As we continue to see COVID-19 cases in Maine and are encouraged to keep practicing social distancing, a lot of people are worried about what impact this will have on their finances. Whether you’re concerned about how you are going to keep saving or if you’ll be able to pay all your bills, here are a few tips to help you feel more at ease.
Apply for cPort’s fee-free Skip-A-Pay
If you can’t make a bill payment, our fee-free Skip-A-Pay may be a good option for you to consider. This program allows you to skip payments for up to three consecutive months and pay later, with no added fees. To see all the terms & conditions or to fill out a form to apply click here.
If you are uncertain that you will be able to pay your credit card bill on time or in full, you can always reach out to creditors to see if they are offering hardship concessions for those impacted by COVID-19. Many utility companies are also aiding those impacted by the pandemic by not implementing shut off procedures and waiving late fees. If you are stressing about money, it’s important to know what resources are available to help get you through these challenging times.
Create an even leaner budget
Having a budget in place is a good way to track your daily, weekly or monthly spending habits. If you are uneasy about your finances, sometimes putting an even leaner budget in place can make all the difference. To do this, you’ll need to take a look at your current budget and see what things you are willing to compromise on. Maybe it means cutting out one of your streaming services or not indulging in your favorite take out as often.

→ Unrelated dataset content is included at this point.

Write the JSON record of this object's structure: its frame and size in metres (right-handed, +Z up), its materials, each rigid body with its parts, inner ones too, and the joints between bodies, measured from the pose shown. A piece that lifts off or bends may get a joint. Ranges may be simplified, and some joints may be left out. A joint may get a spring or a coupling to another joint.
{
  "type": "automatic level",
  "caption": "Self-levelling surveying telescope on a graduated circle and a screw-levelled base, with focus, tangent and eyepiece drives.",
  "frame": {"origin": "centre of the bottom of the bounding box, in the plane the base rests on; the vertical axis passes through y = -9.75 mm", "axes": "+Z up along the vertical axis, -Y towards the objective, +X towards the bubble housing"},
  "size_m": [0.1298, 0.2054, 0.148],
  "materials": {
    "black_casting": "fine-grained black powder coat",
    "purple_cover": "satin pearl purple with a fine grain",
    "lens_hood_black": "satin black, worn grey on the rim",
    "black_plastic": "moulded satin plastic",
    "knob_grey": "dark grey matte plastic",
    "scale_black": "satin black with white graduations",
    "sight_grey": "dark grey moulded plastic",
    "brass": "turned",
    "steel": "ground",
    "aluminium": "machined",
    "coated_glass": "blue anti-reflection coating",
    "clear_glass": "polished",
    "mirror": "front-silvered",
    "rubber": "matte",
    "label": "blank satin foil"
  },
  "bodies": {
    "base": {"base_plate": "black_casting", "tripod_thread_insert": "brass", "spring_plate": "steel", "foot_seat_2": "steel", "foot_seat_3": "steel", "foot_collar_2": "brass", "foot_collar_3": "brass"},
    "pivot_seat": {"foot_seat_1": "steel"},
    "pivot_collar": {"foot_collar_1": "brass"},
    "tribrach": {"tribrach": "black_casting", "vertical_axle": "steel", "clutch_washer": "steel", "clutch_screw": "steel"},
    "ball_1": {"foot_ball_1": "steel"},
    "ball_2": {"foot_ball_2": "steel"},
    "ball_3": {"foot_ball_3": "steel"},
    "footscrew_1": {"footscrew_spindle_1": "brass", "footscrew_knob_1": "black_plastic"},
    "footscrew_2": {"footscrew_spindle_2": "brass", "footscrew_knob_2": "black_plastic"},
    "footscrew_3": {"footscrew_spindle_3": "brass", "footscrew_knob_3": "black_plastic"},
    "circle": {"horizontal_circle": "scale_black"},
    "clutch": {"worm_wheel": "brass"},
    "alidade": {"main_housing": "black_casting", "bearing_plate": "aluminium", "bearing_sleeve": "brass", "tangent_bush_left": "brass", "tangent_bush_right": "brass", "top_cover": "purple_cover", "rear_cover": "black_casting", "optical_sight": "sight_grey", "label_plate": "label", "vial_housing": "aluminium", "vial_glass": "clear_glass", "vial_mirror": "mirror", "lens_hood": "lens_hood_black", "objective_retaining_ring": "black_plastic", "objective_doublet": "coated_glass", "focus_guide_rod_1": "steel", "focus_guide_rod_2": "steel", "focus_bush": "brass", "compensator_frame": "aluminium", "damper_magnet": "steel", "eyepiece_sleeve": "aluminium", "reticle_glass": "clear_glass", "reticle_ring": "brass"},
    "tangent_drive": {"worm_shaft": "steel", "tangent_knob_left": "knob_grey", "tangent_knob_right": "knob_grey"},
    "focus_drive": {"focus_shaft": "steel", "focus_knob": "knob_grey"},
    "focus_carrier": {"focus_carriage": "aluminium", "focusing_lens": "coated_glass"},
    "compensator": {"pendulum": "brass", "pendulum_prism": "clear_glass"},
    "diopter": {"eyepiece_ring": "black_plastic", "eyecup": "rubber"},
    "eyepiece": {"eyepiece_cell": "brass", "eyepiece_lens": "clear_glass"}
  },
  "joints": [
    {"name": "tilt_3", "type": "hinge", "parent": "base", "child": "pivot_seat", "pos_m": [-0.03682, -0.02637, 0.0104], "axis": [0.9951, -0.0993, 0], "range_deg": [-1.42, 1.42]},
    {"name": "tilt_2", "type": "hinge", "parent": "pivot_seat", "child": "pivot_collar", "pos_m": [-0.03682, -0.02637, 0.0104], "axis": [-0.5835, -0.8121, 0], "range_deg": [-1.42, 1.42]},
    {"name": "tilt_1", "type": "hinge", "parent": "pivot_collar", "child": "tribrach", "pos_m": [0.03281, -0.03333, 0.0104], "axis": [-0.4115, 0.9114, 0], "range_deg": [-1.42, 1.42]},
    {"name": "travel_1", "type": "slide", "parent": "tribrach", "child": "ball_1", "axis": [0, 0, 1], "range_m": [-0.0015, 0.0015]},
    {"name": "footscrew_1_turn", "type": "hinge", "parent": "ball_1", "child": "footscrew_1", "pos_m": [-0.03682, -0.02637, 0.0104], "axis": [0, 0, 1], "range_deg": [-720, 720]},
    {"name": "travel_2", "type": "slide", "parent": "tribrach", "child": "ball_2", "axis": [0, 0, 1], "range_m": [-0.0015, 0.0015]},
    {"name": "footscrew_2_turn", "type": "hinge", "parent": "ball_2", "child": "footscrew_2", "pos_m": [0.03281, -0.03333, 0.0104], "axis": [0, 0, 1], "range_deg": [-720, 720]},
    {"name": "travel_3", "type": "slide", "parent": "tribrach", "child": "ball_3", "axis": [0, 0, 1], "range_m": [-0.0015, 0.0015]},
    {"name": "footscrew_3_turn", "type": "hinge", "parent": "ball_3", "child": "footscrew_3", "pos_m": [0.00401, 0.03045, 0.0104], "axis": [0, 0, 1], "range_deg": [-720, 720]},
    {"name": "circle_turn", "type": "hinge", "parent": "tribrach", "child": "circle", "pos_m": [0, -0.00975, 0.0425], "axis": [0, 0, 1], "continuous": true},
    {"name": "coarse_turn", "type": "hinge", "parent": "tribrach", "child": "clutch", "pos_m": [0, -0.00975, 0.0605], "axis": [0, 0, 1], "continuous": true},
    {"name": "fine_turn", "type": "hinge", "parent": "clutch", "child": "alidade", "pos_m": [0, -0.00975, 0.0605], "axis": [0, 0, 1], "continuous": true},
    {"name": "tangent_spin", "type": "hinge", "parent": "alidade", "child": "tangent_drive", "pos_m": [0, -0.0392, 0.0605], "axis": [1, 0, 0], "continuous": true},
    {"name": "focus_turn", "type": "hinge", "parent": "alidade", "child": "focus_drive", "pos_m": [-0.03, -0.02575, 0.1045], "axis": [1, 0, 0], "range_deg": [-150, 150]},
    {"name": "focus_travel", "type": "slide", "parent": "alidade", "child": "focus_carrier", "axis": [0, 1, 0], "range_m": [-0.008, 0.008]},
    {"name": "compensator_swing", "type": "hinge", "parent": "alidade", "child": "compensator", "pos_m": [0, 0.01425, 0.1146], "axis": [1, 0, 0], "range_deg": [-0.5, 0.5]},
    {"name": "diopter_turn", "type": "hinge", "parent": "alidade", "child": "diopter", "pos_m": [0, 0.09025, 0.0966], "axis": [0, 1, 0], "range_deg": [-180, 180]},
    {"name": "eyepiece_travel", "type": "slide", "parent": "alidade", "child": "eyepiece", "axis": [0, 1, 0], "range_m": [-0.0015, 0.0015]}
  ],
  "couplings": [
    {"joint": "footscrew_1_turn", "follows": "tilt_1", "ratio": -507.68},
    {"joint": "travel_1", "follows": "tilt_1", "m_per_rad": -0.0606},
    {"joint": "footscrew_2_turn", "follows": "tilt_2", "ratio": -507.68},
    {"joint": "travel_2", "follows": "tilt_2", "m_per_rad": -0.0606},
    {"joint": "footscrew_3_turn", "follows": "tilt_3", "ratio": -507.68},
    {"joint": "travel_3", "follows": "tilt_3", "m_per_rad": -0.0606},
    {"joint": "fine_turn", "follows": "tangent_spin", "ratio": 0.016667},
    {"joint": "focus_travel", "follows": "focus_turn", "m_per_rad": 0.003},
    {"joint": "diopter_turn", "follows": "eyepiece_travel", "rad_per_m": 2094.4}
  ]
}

The key is to find additional savings and reduce your overall costs! Take a look at our blog post that shows you how to create a budget using tools in cPort’s eBanking platform.

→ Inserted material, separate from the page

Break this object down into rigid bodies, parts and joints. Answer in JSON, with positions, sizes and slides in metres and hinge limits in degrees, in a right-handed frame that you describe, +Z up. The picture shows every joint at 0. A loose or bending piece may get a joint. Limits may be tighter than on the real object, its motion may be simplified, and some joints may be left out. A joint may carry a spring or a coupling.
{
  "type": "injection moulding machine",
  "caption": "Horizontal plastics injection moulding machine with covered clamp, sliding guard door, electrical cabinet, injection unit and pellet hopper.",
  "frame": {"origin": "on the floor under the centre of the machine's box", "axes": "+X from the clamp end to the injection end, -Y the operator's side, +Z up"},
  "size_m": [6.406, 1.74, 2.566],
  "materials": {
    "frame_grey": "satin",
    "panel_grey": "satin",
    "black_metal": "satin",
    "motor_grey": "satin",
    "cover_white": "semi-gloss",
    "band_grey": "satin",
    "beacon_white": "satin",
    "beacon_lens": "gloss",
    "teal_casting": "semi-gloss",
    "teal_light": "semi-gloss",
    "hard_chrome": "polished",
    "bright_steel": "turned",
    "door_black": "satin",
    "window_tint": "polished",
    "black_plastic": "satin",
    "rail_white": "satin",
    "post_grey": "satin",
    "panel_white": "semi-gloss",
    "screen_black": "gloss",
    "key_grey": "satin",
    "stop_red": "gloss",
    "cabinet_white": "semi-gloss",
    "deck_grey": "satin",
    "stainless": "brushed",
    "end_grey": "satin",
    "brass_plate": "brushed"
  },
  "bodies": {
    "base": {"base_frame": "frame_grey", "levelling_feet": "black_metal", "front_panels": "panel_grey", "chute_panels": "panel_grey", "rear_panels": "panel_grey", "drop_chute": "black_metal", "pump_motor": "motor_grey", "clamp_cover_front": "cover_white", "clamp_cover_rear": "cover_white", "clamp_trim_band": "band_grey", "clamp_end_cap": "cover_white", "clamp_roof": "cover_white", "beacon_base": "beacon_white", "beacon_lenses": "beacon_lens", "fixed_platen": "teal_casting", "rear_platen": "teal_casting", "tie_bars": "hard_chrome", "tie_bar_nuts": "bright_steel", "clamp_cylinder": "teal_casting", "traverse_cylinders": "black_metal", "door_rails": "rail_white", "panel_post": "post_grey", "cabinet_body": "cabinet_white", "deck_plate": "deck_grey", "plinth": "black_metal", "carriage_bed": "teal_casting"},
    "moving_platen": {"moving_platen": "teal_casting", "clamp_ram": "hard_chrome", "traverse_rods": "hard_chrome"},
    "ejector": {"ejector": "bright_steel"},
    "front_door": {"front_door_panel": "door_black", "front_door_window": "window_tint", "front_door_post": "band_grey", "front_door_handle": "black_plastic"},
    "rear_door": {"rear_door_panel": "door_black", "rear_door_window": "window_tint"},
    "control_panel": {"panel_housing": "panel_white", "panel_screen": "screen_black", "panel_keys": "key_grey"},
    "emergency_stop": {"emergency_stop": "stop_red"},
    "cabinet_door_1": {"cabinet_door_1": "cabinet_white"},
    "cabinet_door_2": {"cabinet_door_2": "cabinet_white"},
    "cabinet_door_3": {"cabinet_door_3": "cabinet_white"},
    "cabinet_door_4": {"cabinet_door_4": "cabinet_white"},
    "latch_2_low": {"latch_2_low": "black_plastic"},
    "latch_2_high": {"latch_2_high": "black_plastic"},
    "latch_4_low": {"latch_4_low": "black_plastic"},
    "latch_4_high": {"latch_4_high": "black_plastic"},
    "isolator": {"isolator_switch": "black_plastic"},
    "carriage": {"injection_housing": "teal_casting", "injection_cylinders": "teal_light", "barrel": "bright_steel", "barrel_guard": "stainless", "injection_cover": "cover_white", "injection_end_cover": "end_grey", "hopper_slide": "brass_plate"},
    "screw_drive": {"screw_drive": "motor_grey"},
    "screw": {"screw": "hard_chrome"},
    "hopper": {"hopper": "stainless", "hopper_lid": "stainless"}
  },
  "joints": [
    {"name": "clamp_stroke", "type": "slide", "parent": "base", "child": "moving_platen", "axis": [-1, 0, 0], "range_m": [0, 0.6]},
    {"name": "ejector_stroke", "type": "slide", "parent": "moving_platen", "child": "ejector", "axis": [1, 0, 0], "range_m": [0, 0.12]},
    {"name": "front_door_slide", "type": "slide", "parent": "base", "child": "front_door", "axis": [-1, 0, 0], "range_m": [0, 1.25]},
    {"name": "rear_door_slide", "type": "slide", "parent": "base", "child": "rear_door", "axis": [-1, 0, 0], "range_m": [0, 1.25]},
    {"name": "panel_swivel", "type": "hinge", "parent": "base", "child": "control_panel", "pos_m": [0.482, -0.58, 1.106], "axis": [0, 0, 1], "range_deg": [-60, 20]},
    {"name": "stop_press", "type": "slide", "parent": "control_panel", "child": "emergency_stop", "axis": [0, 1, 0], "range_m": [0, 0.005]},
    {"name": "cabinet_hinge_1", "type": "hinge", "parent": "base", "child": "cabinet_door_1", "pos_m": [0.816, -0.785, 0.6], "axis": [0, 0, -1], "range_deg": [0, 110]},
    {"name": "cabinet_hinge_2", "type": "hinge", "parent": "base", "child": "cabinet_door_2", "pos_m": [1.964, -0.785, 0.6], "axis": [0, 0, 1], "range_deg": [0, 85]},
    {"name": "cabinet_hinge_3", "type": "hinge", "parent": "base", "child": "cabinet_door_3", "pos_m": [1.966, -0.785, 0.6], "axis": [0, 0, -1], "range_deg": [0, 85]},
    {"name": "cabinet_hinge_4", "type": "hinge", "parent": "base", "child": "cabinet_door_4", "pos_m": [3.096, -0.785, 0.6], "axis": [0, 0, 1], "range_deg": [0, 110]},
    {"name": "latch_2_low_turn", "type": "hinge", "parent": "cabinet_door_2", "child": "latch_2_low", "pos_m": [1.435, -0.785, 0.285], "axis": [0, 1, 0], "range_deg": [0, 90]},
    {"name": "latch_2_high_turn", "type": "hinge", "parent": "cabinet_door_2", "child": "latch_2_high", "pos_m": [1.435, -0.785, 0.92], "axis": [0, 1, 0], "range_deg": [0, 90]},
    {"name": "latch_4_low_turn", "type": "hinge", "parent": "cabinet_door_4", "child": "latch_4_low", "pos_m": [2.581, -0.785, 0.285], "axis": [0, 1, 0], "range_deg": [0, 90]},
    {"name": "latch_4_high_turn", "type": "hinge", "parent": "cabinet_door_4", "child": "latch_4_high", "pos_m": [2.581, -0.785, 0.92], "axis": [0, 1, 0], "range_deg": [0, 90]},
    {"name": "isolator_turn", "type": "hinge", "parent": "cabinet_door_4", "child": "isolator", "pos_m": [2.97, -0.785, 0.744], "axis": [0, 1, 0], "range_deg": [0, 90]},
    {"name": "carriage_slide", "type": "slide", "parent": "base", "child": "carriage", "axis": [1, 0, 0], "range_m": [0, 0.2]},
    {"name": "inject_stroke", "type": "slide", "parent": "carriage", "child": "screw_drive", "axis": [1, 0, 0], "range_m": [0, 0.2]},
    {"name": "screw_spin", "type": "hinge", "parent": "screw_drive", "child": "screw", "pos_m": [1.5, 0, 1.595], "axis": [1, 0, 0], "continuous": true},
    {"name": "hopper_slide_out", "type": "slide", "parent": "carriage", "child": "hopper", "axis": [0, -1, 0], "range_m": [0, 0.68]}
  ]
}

Consider Refinancing your home
Mortgage rates are hovering around record-level lows. If you need to find ways to reduce your monthly payments, now might be a good time to reconsider refinancing your home loan.
A 30-year fixed-rate mortgage averaged 3.31% during the week ending April 16. A year ago, the 30-year fixed-rate mortgage averaged 4.17%. A 15-year fixed-rate mortgage was as low as 2.80%.
If these low-interest rates are significantly lower than the rates you’re currently paying, now may be a really good time to refinance. Refinancing your home mortgage can lower your monthly payments and save you money over time. You might be surprised how much money you’ll save right away as you shrink that monthly payment with a better rate.